The past decade has presented the development community with some of its most demanding reconstruction challenges since the aftermath of World War II. The World Bank and other development partners have been involved in post-disaster reconstruction in response to the devastation resulting from the tsunami in Indonesia (Aceh), Sri Lanka, the Maldives and India, and also from the earthquakes in Pakistan and Indonesia (Yogyakarta/Central Java). The World Bank and its partners have also supported post-conflict reconstruction following peace agreements in Haiti and Sudan. All these activities came in addition to other large-scale reconstruction programmes in Afghanistan, East Timor and several other countries, most recently Lebanon.
In most cases, such disasters greatly exceed available domestic resources. Consequently, international donor agencies are frequently called upon to finance reconstruction in post-disaster and post-conflict countries. In the case of large-scale natural disasters such as the Indian Ocean tsunami, private contributions were also an important part of the reconstruction programme.
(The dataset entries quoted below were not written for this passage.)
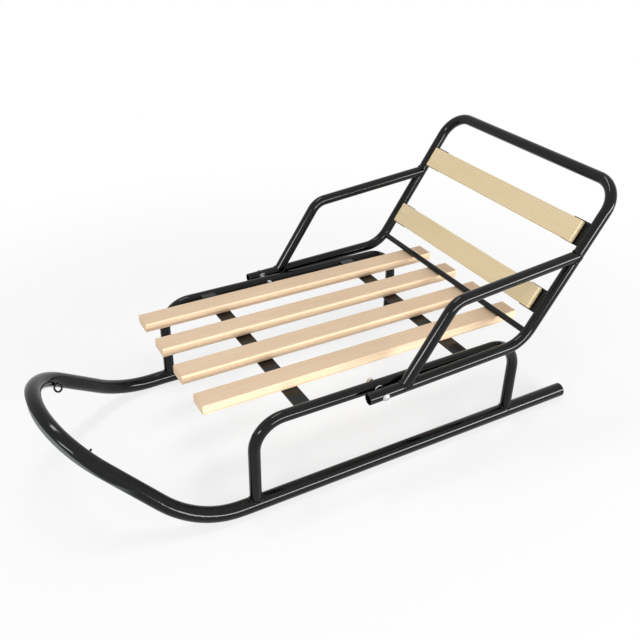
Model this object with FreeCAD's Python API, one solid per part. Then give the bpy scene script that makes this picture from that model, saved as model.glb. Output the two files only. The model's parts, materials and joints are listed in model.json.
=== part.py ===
import FreeCAD, Part
import math
import os

# Baby sled: bent steel tube frame, wooden seat and back slats.
# Millimetres.  +Z is up, the sled's front is -Y, +X is the rider's left.
# The origin lies on the ground, under the middle of the sled.

os.makedirs("parts", exist_ok=True)

V = FreeCAD.Vector

# ---- driving dimensions ---------------------------------------------------

# stock sizes
runner_diameter = 24.0
tube_diameter = 18.0
tube_wall = 1.2
rod_diameter = 10.0
strap_width = 25.0
strap_thickness = 2.5
seat_slat_width = 35.5
seat_slat_thickness = 15.0
back_slat_width = 37.5
back_slat_thickness = 10.0
slat_edge_radius = 2.0

# runner and bow
runner_spacing = 363.0
runner_rear_y = 416.5
rise_start_y = -208.0
rise_radius = 152.5
rise_angle = 42.0
taper_start = -20.5
taper_radius = 330.0
taper_angle = 23.3
taper_straight = 92.0
bow_flat_depth = 2.5
bow_flat_half_angle = 62.0
bow_flat_tilt = 45.0

# support tubes under the seat
support_height = 156.0
front_leg_y = -178.0
rear_leg_y = 290.0
front_leg_bend = 46.0
rear_leg_bend = 53.0

# seat
front_strap_y = -99.5
rear_strap_y = 180.0
seat_front_y = -233.5
seat_rear_y = 324.5
seat_slat_pitch = 80.0
seat_slat_count = 4

# back frame
side_gap = 5.5
back_front_y = -7.5
back_front_drop = 0.3
back_bend_y = 275.5
back_bend_rise = 10.0
back_bend_radius = 57.0
back_lean = 56.6
back_length = 281.5
back_corner_radius = 44.0
back_bolt_y = 18.0

# armrests
arm_foot_y = 53.5
arm_bend_y = 133.0
arm_bend_rise = 122.5
arm_bend_radius = 33.0
arm_end_share = 0.57

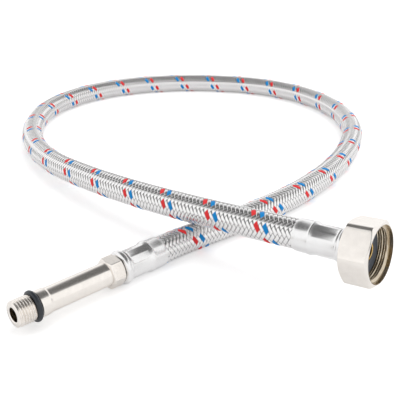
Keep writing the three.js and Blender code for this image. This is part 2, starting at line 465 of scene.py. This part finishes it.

Spending these significant financial resources well has been a key concern in all these reconstruction episodes. Appropriate arrangements for Public Financial Management and Accountability (PFMA) are increasingly viewed as crucial ingredients to ensure that reconstruction proceeds with integrity in a timely and effective manner, while also adequately managing fiduciary risk.
The international community has increasingly emphasized the performance of Public Financial Management (PFM) systems to enhance the use of domestic resources in developing countries and to underpin the scaling up and effectiveness of aid. The strengthening of country financial management systems and donor harmonization have both emerged as key priorities in enhancing aid effectiveness, including through budget support. The recent Public Expenditure & Financial Management Accountability (PEFA) performance indicator framework has focused on benchmarking outcomes as a way of promoting capacity development in the PFMA area.
This chapter focuses on special considerations for strengthening PFM arrangements in post-disaster and post-conflict reconstruction environments that have yet to receive systematic attention. This chapter's objective is twofold: (1) to present key features of PFM in post-disaster environments, and (2) to analyse the similarities and differences between PFM in post-disaster and post-conflict environments.